This piece originally appeared in Critics at Large December 28. I include on this site because in That Line of Darkness: The Gothic from Lenin to bin Laden (Encompass Editions, 2013) I wrote briefly in the first of my concluding epilogues about the terrible effects of how the Nazi invasion of the Soviet Union affected the Soviet citizens already bludgeoned by the horrors of Stalinism.
|Dmitri Shostakovich in 1941. Photograph: Bettmann/Corbis|
The first part of this piece – which begins with Bob's review of Sean Michaels' Us Conductors, a novel about Leon Theremin – was published here on Critics at Large on December 14. The piece continues here with a look at Sarah Quigley's 2011 novel, The Conductor.
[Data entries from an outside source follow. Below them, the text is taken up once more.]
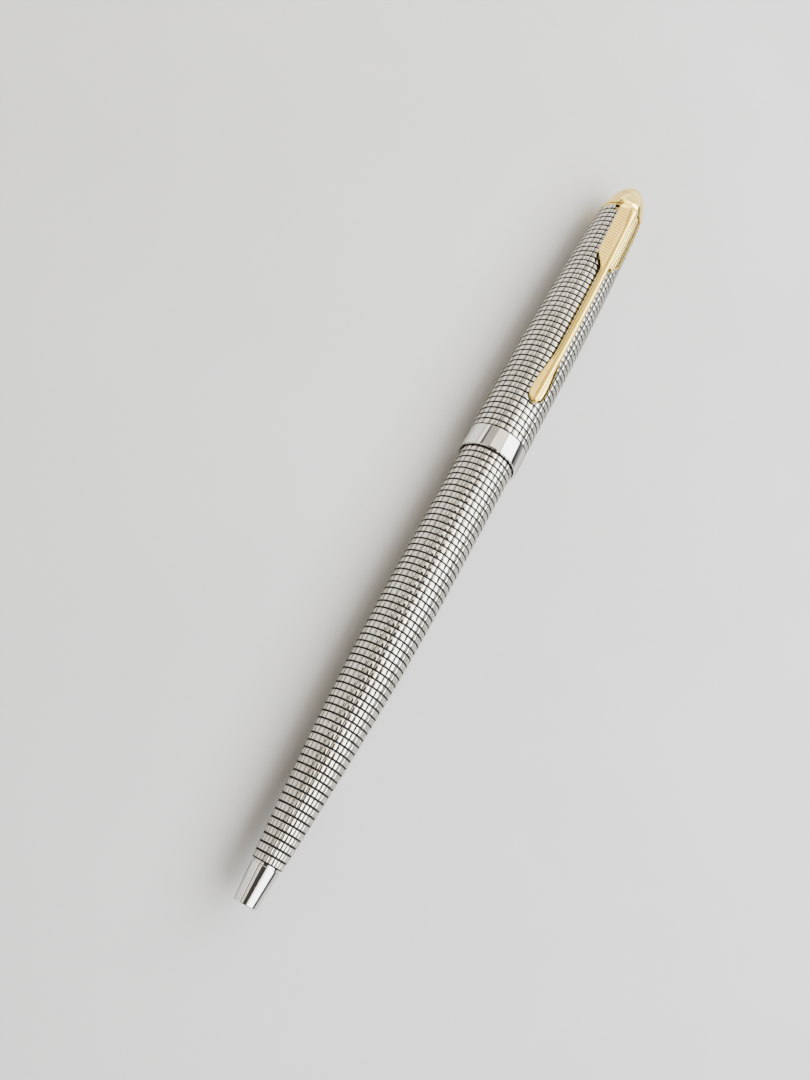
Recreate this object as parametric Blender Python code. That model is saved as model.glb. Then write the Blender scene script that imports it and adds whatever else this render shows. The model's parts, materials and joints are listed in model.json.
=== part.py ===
"""Slim pen with a press-down cap, a spring-loaded rollerball refill and a pocket clip.

The pen lies along X, its nose towards -X and its clip up, and it rests on the cap's polished band.
Places along the pen are given as distances from the nose end, and turned outlines as (distance, radius).
"""

import bpy
import bmesh
from math import acos, asin, cos, degrees, pi, radians, sin
from mathutils import Matrix, Vector

MM = 0.001
SAME_PLACE = 1e-7               # points nearer than this are one point

# The engraved grid sets the lengths of both shells
ROW = 1.085 * MM
BARREL_ROWS = 61
CAP_ROWS = 46
COLUMNS = 24

# Fits
FIT = 0.05 * MM                 # radial room between a piece and the bore that holds it
SEAM = 0.10 * MM                # gap between two pieces that meet face to face
SIDES = COLUMNS                 # of the pieces that show: one flat to a column of the grid
INNER_SIDES = 32
SMOOTH_ANGLE = radians(30)
TRAVEL = 3.4 * MM               # of the cap, and of the refill with it

# Nose cone
NOSE_LENGTH = 5.15 * MM
NOSE_TIP_RADIUS = 1.62 * MM
NOSE_TOP_RADIUS = 2.03 * MM
LIP_ROUNDING = 0.30 * MM
EDGE_CHAMFER = 0.08 * MM
TIP_BORE = 1.28 * MM
TIP_BORE_END = 2.8 * MM
TIP_BORE_FLARE = 0.8 * MM
SPIGOT_RADIUS = 1.86 * MM
SPIGOT_BORE = 1.62 * MM
SPIGOT_END = NOSE_LENGTH + 4.15 * MM

# Barrel
NOSE_GROOVE = 0.35 * MM
BARREL_START = NOSE_LENGTH + NOSE_GROOVE
BARREL_START_RADIUS = 2.24 * MM
BARREL_FLARE_END = 50.5 * MM
BARREL_FLARE_RADIUS = 4.30 * MM
BARREL_FLARE_POWER = 1.8
BAND_START = BARREL_START + BARREL_ROWS * ROW
BARREL_END = BAND_START + 2.6 * MM
BARREL_END_RADIUS = 4.38 * MM
BARREL_WALL = 0.42 * MM
NOSE_THREAD_END = SPIGOT_END + 0.2 * MM
LINER_START = 34.5 * MM
LINER_END = BARREL_END - 12.0 * MM
LINER_BORE = 3.05 * MM
BUSH_END = BARREL_END - 0.3 * MM
THREAD_RADIUS = 3.36 * MM       # outside of the mechanism tube's screw end

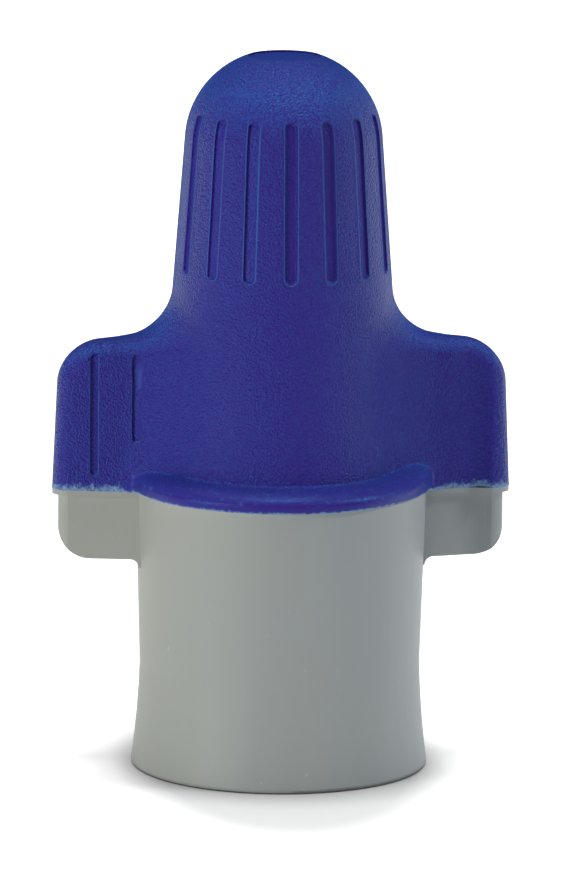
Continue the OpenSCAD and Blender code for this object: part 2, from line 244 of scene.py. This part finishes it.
def quarter_columns():
    """Pairs of a base angle in degrees and an offset in millimetres round the barrel."""
    pairs = [(tip_end * math.sin(quarter_turn(i / 9.5)), 0) for i in range(10)]
    pairs += [(math.degrees(math.atan(half_y(x) / x)), 0) for x in wing_stations()]
    start = pairs[-1][0]
    first = grooves[0] - math.degrees(groove_reach / mid_r)
    pairs += [(mix(start, first, i / 9), 0) for i in range(1, 9)]
    for g in grooves:
        pairs += [(g, o) for o in groove_offsets if g < 90 or o <= 0]
        if g < 90:
            pairs += [(g + groove_step * i / 7, mix(groove_reach, -groove_reach, i / 7))
                      for i in range(1, 7)]
    return np.array(pairs)


quarter = quarter_columns()
last = len(quarter) - 1
columns = 4 * last
steps = np.arange(columns)
fold = np.where((steps // last) % 2 == 0, steps % last, last - steps % last)
sign_x = np.where((steps <= last) | (steps > 3 * last), 1, -1)
sign_y = np.where(steps <= 2 * last, 1, -1)
print(columns, "columns")

# %% Rings, from the inner pole down to the seam and up to the apex
def spread(start, stop, count):
    """Even steps after the start, up to the stop."""
    return list(np.linspace(start, stop, count + 1)[1:])


root_z = float(edge_z(barrel_r + wing_fillet_r))
shoulder_z = float(edge_z(barrel_r)) + wing_fillet_r
roof_z = dome_z + dome_r - cover_t + bond_gap
wing_roof = corner_z - wing_skin
short_rib = seam_z + rib_low[0]
wing_bend = corner_z - wing_corner_r
groove_bottom, groove_top = seam_z + groove_low, seam_z + groove_low + groove_len


def rings_through(start, stops):
    """Rings from a start through stops that each say how many rings lead up to them."""
    rings = []
    for stop, count in stops:
        rings += spread(start, stop, count)
        start = stop
    return rings


inner_rings = [mix(dome_start, roof_z, math.cos(quarter_turn(i / 8))) for i in range(9)]
inner_rings += rings_through(dome_start, (
    (shoulder_z, 3), (wing_roof + 0.3, 3), (wing_roof - 0.4, 5), (corner_z - 2.6, 3),
    (barrel_z + cover_t, 3), (seam_z + foot_h, 3), (seam_z, 1)))
outer_rings = [seam_z] + rings_through(seam_z, (
    (seam_z + 0.15, 3), (bead_z - 0.1, 5), (bead_z + 0.1, 4), (barrel_z + 0.9, 18),
    (short_rib - 0.4, 3), (short_rib + 0.35, 9), (wing_bend, 6)))
outer_rings += [mix(wing_bend, corner_z, math.sin(quarter_turn(i / 19))) for i in range(1, 19)]
outer_rings += rings_through(corner_z - 0.012, (
    (root_z, 9), (shoulder_z, 14), (groove_bottom - 0.5, 2), (groove_bottom + 0.1, 10),
    (dome_start, 6), (groove_top - 0.1, 6), (groove_top + 0.5, 8)))
last_angle = math.asin((outer_rings[-1] - dome_z) / dome_r)
outer_rings += [dome_z + dome_r * math.sin(mix(last_angle, apex_angle, i / 10))
                for i in range(1, 11)]
print(len(inner_rings), "inner and", len(outer_rings), "outer rings")

# %% [markdown]
# ## Grooves, bead and flash
# The grooves are pressed in by a depth that falls off across a rounded wall, so
# that their rims catch the light as they do in moulded rubber. The bead at the
# foot is a raised ring, and a thin rough flash runs along the seam, where the
# mould halves pinched the soft plastic.

# %% Depth of the grooves
groove_depth, rib_groove_depth, lip_h = 0.17, 0.19, 0.018
wall_top, wall_width, lip_at, lip_width = 1.02, 0.22, 1.13, 0.09  # in half widths
end_lean = 1.6  # the grooves' upper ends lean with the dome, so they look shorter


def slot(across, beyond, width, depth):
    """Depth of a round-ended groove with a low lip, across it and past its end."""
    d = np.hypot(across, np.maximum(beyond, 0)) / (width / 2)
    wall = ease(clamp01((wall_top - d) / wall_width))
    lip = np.exp(-((d - lip_at) / lip_width) ** 2)
    return depth * wall - lip_h * lip


def barrel_slots(angle, z, r):
    """The grooves round the barrel, each on its own angle."""
    nearest = np.clip(np.round(angle / groove_step), 1, len(grooves)) * groove_step
    across = np.radians(angle - nearest) * r
    beyond = np.maximum(groove_bottom - z, (z - groove_top) * end_lean)
    return slot(across, beyond, groove_w, groove_depth)


def rib_slots(x, z):
    """The two upright grooves on a wing's push face, a long one and a short one."""
    depth = np.zeros_like(x)
    for at, low in zip(rib_x, rib_low):
        beyond = np.maximum(seam_z + low - z, z - seam_z - rib_high)
        press = slot(x - at, beyond, rib_w, rib_groove_depth)
        depth = np.where(np.abs(press) > np.abs(depth), press, depth)
    return depth


print("grooves from", round(groove_bottom, 2), "to", round(groove_top, 2), "mm")

# %% The bead
crown_z = seam_z + 0.42
roll_root, roll_top, roll_fillet = barrel_r - 0.6, barrel_z + 0.15, 0.25
bead_end = barrel_z + 1.4
push_rise, scoop_rise = 0.2, 0.75


def bead_at(angle, z, rise):
    """A rolled ring that climbs where it meets a wing."""
    raised = z - rise * np.cos(angle) ** 10
    below = clamp01((crown_z - z) / (crown_z - seam_z))
    above = clamp01((raised - crown_z) / (roll_top - crown_z))
    under = mix(seam_r, bead_r, np.sqrt(1 - below ** 2))
    over = mix(roll_root, bead_r, np.sqrt(1 - above ** 2))
    return np.where(raised < crown_z, under, over)


def with_bead(r, angle, z, rise):
    """The larger of both, with a soft hollow between the roll and the barrel."""
    soft = roll_fillet * clamp01((bead_end - z) / 0.6)
    ring = bead_at(angle, z, rise)
    return (r + ring + np.hypot(r - ring, soft)) / 2


print("bead", round(2 * bead_r, 2), "mm across, crown at", round(crown_z, 2), "mm")

# %% [markdown]
# ## Wrapping the grid
# A plain grid is made by the operator, and each of its points is then placed on
# the form by its column and its ring. The two ends close into poles, the first
# and last column meet and are merged, and the result is one closed skin.

# %% Place a quarter of the cover
apex_steps = (1, 0.94, 0.7, 0.35, 0)  # the flat pole's rings, in shares of its radius


def inner_skin(angle, z):
    """The face bonded to the shell, with a collar that widens down to the seam."""
    r = find_r(angle, z, cover_t - bond_gap, wing_skin - bond_gap, fillet=0.02)
    step_z = barrel_z + cover_t
    foot_r, step_r = seam_r - cover_t + bond_gap, side_r(step_z) - cover_t + bond_gap
    climb = clamp01((z - seam_z - foot_h) / (step_z - seam_z - foot_h))
    return np.where(z < step_z, np.maximum(r, mix(foot_r, step_r, climb)), r)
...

While Leon Theremin was working in the relative safety of a sharashka (a secret laboratory in the Gulag camp system), the Nazis surrounded Leningrad and cut its links with the outside world. The goal was to erase the city, in Hitler’s words, “from the face of the earth." The epic of the Nazis’ 900-day encirclement was a time of unimaginable horror: air-strikes raining down; bodies, often dismembered, frozen in the snow; neighbour distrusting neighbour; and people feeding on glue, sawdust, leather, dogs and cats, while others resorted to cannibalism. Most people attempted to subsist on less than one slice of purloined bread a day. Hunger alone killed 800,000 people by the time the Germans retreated.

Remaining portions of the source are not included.